The railroad announced in October that it would increase penalties on customers who failed to meet certain standards for unloading and loading cars at their facilities.

“On the one hand, we are increasing certain demurrage charges to ensure efficient freight car distribution and an efficient supply of rail cars,” Squires wrote in a Dec. 4 letter to Surface Transportation Board Chairman Ann Begeman that was posted to the agency’s website today. “We are also reducing certain credits related to the loading, unloading, and storage of freight in rail cars to incentivize customers to unload cars more quickly and return them into service.

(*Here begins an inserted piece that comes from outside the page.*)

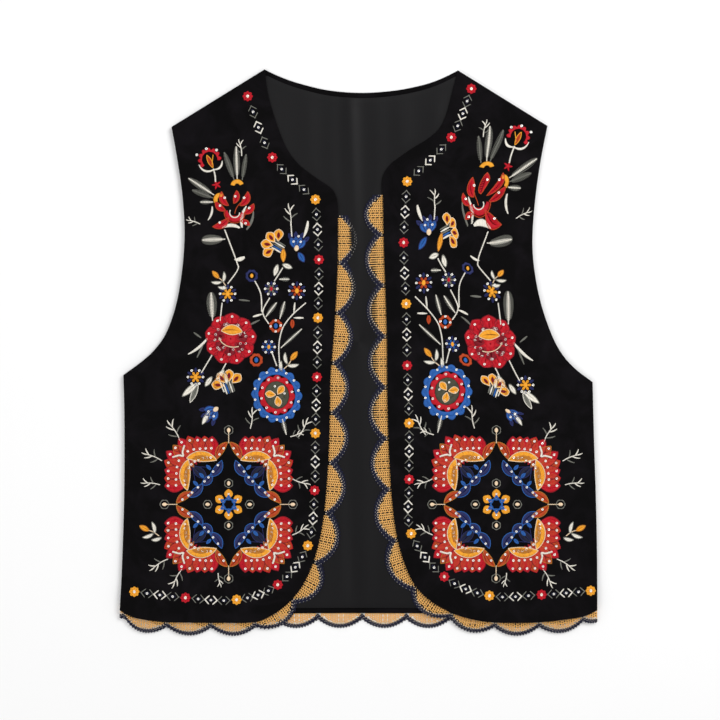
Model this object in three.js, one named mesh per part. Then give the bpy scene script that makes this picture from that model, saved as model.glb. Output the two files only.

The faster these cars return to service, the more efficiently the nation's supply of railcars is being put to work.”

Begeman wrote to the chief executives of NS and Union Pacific last month, questioning the fairness of the changes to certain car charges and penalties as both railroads look to become more efficient.

“On the other hand, because we are confident in our plan to improve our service, Norfolk Southern has balanced these changes by increasing the demurrage credits earned for certain NS failures,” Squires wrote. “By making these enhanced demurrage credits available to customers, we are demonstrating to them our increased confidence in our service product, which should, in turn, cause them to further improve asset utilization, creating a virtuous cycle.”

The changes take effect on Jan. 1 and are part of NS’s move toward a new operating plan.

Squires’ letter did not use the term Precision Scheduled Railroading, although it did mention the same five core principles of railroads that use the operating model developed by the late E. Hunter Harrison.

“Our goals are to improve service to customers through more efficient operations, improve our cost structure, and help our customers grow,” Squires wrote. “We are also making these changes in a methodical way to minimize the disruption on the network. When we are done, we expect to have a railroad with more capacity for our customers to grow their freight with us.”

Begeman also had asked NS to hold weekly conference calls with STB officials, who want to monitor the railroad’s operational changes. Squires wrote that the railroad would be happy to provide regulators with weekly updates.

NS announced on its third-quarter earnings call in October that it is in the early stages of adopting a new operating plan that will incorporate elements of Precision Scheduled Railroading.

NS is redesigning local service, a process that will last into early next year before the railroad focuses on system-wide changes to through train operations. NS will detail its plans at an investor day set for February.